Ama işte, insan kalbi her mevsimi aynı hevesle karşılamaz. Yaz, coşkunun, sıcağın, telaşın mevsimidir. Oysa eylül... Eylül tam ortada bir yerdedir. Ne yaz kadar hoyrat ne kış kadar soğuktur. Romantizmin mevsimi budur. Ne tam ölmekte olan yaz ne tam doğmakta olan kış; ikisinin arasında ince bir köprü, hem vedanın hem kavuşmanın ayıdır. Ve belki de bu yüzden insan kalbine en çok dokunan, en çok şairleri konuşturan, aşıkları susturan mevsimdir.
Zamanın Karar Anı
Saatime baktığımda 13.01'i gördüm. Bu rakamın bende bıraktığı his, sanki zamanın bir karar anıydı. Öğlen çoktan bitmiş, ama akşamın serinliği henüz başlamamıştı. Ne tam bir öğle ne de akşamüstüydü. İşte hayatın özü de böyle değil mi? İnsan hiçbir zaman bütünüyle bir şeyin içinde değil. Ya geçmişin gölgesinde ya geleceğin beklentisinde. Bir ayağı bir yerde, öteki başka bir yerde. Ne çocukken çocuk kalabiliyor, ne yetişkinken masumiyetini saklayabiliyor. Hep arada, hep sınırda...

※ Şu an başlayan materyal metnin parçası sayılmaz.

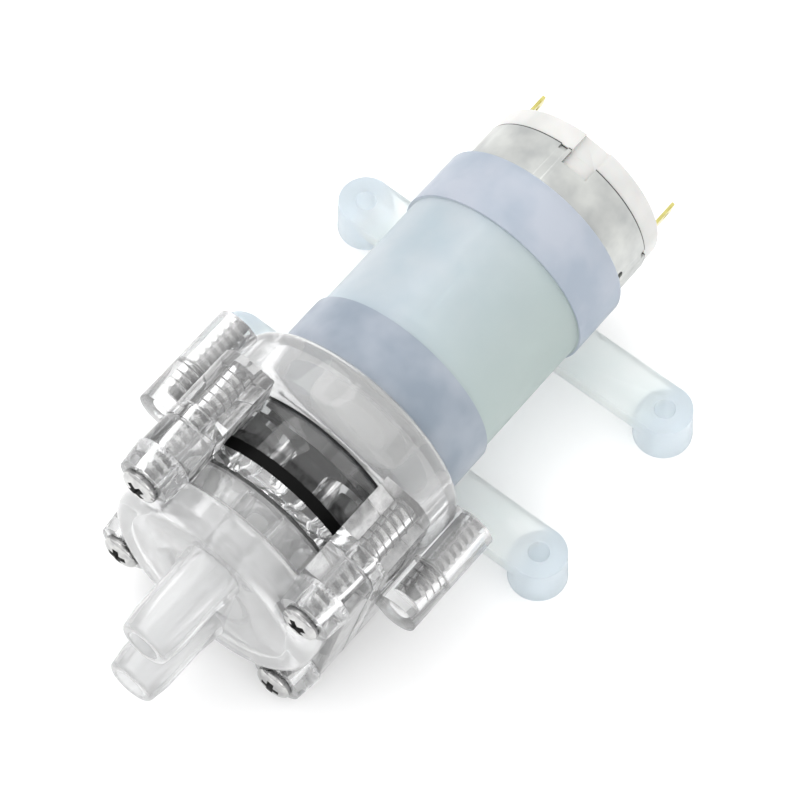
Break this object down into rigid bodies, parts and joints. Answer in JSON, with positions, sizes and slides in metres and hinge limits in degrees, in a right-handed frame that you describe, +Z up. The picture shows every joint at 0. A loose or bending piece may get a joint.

Bergson'un söylediği gibi: "Zaman akıp geçen bir şey değil, yaşanan bir şeydir." Saat 13.01, işte bu yüzden bana bir "eşik saati" gibi geldi. Tıpkı ağustosun eylülün eşiği olması gibi. Bitip bitmediğini bilmediğim bir yazın, birazdan elime tutuşturacağı son hatıra gibi. Belki o yüzden bu öğleden sonra bana ağır geldi. Sıcaktan değil, kalbimdeki yoğunluktan.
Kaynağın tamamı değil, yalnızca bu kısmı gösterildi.